#### [WHAT TO PRODUCE]
Everything from the line with "make_focus_disc(materials, cap_axis)" through the line with "points = [vertex.co" should be repeated exactly, both of those lines included, and nothing else.
BEGIN SUPPLIED RECORDS
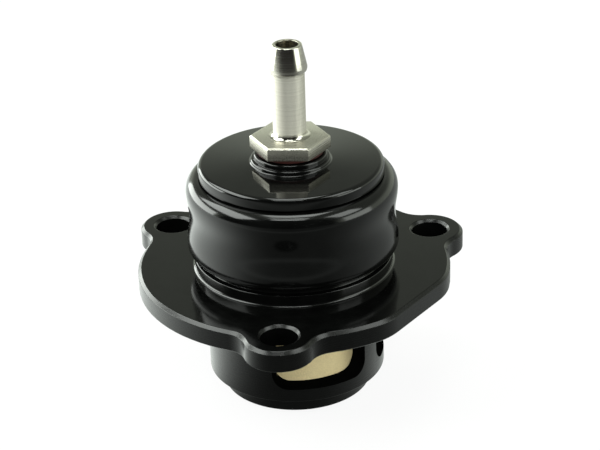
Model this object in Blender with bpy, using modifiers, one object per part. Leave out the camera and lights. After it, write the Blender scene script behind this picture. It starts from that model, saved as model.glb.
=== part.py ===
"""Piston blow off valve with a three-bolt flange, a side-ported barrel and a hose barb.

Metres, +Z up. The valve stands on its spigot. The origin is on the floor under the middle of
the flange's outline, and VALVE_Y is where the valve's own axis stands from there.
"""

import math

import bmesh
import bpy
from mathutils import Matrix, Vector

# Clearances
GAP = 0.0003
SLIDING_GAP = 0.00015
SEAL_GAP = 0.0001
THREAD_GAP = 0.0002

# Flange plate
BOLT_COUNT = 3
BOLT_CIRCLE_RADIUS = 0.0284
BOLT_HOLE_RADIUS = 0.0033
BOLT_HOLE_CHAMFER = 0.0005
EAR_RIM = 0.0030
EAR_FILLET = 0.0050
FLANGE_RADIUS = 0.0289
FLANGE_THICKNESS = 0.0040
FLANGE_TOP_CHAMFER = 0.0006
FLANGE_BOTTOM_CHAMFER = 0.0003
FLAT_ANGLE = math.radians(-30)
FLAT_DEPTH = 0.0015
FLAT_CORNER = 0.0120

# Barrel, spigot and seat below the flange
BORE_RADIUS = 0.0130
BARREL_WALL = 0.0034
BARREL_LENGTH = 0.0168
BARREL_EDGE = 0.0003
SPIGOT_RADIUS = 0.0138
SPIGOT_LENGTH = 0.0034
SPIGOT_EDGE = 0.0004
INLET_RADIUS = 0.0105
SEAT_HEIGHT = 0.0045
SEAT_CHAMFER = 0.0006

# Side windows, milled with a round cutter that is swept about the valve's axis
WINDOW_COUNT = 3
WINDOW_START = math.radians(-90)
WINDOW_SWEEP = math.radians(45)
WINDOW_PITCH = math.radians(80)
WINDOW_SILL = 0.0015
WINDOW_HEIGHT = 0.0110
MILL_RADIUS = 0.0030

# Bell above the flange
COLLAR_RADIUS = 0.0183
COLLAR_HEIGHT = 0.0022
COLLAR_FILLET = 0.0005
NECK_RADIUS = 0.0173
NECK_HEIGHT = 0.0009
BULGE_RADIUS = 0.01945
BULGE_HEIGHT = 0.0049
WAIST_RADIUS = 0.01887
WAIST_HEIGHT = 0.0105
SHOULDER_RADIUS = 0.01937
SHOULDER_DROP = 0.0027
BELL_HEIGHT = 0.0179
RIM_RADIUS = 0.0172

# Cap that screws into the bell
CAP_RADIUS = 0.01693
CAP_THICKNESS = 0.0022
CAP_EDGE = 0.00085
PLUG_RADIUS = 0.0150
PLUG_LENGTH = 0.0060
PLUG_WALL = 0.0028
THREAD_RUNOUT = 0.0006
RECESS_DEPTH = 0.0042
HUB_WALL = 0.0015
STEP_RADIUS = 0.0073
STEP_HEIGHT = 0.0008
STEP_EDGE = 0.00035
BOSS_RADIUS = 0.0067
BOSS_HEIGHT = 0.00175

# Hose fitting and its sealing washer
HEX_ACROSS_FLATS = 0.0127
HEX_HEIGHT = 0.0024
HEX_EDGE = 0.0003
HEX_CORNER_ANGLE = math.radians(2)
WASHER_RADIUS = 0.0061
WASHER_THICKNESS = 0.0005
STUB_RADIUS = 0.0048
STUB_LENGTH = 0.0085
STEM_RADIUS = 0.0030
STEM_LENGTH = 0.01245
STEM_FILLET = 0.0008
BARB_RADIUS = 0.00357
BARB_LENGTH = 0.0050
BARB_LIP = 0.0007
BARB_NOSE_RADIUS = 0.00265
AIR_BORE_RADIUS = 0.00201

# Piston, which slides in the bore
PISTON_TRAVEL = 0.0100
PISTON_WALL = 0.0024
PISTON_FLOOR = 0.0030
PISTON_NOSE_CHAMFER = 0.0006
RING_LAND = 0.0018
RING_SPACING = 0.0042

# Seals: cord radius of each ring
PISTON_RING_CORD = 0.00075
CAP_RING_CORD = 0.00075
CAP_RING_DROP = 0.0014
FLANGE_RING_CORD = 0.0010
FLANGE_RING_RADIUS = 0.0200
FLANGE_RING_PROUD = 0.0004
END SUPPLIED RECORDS
BEGIN SUPPLIED RECORDS
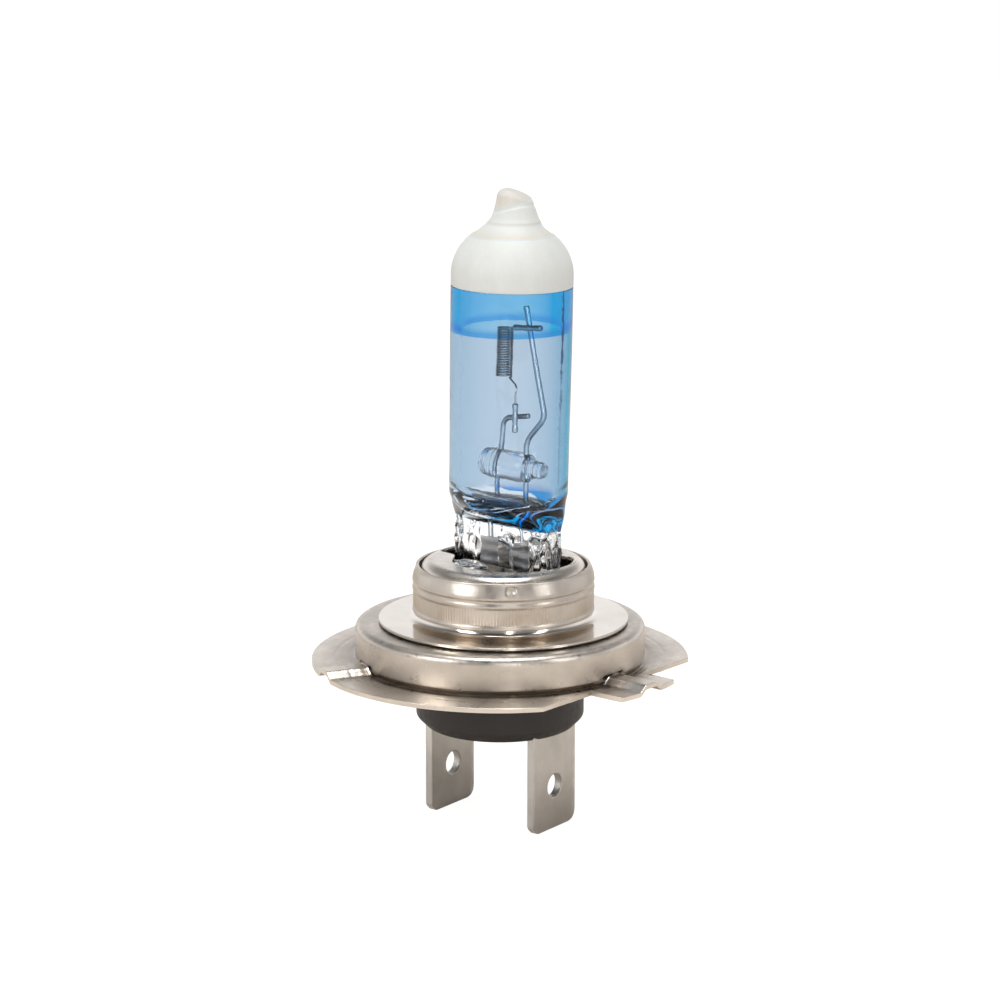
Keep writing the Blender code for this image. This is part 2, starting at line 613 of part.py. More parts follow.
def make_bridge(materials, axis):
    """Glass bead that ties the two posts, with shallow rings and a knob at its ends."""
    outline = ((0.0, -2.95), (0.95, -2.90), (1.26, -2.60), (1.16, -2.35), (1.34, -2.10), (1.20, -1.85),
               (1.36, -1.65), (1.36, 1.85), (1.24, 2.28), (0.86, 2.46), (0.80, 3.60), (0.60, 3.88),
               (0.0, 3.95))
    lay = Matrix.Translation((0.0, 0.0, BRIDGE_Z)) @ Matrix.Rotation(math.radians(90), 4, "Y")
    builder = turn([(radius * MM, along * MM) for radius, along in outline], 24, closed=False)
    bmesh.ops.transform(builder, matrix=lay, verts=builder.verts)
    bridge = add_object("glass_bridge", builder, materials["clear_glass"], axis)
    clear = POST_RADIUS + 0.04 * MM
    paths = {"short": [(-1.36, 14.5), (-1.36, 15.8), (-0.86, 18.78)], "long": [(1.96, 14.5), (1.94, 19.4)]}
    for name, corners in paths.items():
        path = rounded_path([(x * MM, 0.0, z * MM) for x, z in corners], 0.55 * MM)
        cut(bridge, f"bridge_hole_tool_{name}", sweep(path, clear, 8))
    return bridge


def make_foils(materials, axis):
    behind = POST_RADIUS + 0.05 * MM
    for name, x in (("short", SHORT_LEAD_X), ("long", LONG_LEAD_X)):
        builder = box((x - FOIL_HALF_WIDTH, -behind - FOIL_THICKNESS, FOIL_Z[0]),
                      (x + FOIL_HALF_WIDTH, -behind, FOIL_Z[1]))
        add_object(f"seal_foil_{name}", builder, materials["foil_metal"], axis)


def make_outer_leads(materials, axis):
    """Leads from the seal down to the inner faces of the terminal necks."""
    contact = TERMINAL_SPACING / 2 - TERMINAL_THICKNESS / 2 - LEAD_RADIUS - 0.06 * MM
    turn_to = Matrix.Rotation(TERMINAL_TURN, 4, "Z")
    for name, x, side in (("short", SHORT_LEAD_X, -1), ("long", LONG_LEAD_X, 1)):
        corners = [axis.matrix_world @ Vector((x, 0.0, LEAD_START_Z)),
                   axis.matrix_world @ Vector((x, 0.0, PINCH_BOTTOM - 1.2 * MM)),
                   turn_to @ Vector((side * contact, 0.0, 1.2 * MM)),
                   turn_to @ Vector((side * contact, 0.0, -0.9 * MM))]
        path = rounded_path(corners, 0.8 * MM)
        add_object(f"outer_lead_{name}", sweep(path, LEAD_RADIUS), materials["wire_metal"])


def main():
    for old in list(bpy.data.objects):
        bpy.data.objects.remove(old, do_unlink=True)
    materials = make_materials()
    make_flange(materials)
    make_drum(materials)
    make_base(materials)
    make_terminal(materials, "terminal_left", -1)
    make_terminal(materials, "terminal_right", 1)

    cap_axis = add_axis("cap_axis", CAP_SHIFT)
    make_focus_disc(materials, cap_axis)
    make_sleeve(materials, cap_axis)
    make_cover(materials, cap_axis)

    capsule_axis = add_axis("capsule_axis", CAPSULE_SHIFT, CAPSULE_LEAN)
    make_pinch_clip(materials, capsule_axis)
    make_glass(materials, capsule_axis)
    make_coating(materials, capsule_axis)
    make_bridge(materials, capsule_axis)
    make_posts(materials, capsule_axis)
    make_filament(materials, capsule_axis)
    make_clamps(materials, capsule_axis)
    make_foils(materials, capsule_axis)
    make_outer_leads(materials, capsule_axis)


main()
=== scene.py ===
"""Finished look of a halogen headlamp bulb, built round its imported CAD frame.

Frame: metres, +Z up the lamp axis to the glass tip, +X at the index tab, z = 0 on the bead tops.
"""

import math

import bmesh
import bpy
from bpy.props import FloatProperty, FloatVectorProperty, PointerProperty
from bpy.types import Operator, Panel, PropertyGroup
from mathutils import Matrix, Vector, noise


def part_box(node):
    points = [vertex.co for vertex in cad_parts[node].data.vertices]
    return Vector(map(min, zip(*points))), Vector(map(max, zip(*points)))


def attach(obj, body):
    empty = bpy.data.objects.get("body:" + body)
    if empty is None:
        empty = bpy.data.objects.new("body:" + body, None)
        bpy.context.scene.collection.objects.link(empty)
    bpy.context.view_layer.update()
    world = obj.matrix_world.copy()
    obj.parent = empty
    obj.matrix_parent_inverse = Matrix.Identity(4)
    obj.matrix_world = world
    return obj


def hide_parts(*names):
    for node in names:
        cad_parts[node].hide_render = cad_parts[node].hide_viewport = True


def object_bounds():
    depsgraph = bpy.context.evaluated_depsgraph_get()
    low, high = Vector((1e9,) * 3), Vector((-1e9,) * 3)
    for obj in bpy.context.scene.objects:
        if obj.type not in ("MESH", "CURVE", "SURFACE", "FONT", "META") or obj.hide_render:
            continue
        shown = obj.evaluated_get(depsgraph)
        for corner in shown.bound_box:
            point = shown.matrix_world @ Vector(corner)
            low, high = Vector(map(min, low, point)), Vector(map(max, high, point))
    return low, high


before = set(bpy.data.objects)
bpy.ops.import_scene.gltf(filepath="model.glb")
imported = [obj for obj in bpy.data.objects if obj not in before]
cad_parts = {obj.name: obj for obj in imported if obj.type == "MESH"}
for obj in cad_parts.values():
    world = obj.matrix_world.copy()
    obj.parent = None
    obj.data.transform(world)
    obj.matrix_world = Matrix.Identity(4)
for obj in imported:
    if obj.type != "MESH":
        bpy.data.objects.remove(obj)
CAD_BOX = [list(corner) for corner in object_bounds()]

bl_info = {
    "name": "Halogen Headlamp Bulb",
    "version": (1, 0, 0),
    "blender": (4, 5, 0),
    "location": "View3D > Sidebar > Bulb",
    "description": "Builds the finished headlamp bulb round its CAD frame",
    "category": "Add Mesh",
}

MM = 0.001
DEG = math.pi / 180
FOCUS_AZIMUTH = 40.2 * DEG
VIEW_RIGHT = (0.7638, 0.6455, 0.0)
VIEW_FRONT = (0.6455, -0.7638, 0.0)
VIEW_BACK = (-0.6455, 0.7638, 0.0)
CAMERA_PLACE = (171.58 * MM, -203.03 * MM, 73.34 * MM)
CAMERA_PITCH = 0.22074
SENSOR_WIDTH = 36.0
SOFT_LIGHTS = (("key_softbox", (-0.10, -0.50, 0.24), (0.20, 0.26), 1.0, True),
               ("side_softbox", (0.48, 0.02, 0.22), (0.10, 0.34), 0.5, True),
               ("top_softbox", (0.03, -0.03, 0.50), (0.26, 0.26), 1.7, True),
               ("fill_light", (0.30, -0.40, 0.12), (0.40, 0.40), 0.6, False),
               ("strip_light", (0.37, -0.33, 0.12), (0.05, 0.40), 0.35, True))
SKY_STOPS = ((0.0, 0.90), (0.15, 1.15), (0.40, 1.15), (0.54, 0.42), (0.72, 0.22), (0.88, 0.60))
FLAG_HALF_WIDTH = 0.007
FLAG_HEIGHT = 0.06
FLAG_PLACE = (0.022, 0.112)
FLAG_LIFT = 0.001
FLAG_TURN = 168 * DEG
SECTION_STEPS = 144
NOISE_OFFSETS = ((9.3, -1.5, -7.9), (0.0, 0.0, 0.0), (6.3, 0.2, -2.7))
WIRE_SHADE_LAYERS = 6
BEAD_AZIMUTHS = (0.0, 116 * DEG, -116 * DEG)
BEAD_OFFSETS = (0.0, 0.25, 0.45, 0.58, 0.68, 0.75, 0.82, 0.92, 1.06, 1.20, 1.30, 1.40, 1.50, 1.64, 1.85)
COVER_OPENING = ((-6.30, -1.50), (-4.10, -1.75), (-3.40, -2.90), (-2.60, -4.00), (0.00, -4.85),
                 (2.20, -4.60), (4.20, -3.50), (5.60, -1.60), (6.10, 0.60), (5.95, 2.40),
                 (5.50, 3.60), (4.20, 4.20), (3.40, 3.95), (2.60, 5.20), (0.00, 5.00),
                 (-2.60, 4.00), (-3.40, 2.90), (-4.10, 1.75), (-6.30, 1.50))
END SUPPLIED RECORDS
BEGIN SUPPLIED RECORDS
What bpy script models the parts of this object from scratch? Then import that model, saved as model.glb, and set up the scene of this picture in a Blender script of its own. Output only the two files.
END SUPPLIED RECORDS
#### [WRITTEN RESPONSE]
    make_focus_disc(materials, cap_axis)
    make_sleeve(materials, cap_axis)
    make_cover(materials, cap_axis)

    capsule_axis = add_axis("capsule_axis", CAPSULE_SHIFT, CAPSULE_LEAN)
    make_pinch_clip(materials, capsule_axis)
    make_glass(materials, capsule_axis)
    make_coating(materials, capsule_axis)
    make_bridge(materials, capsule_axis)
    make_posts(materials, capsule_axis)
    make_filament(materials, capsule_axis)
    make_clamps(materials, capsule_axis)
    make_foils(materials, capsule_axis)
    make_outer_leads(materials, capsule_axis)


main()
=== scene.py ===
"""Finished look of a halogen headlamp bulb, built round its imported CAD frame.

Frame: metres, +Z up the lamp axis to the glass tip, +X at the index tab, z = 0 on the bead tops.
"""

import math

import bmesh
import bpy
from bpy.props import FloatProperty, FloatVectorProperty, PointerProperty
from bpy.types import Operator, Panel, PropertyGroup
from mathutils import Matrix, Vector, noise


def part_box(node):
    points = [vertex.co for vertex in cad_parts[node].data.vertices]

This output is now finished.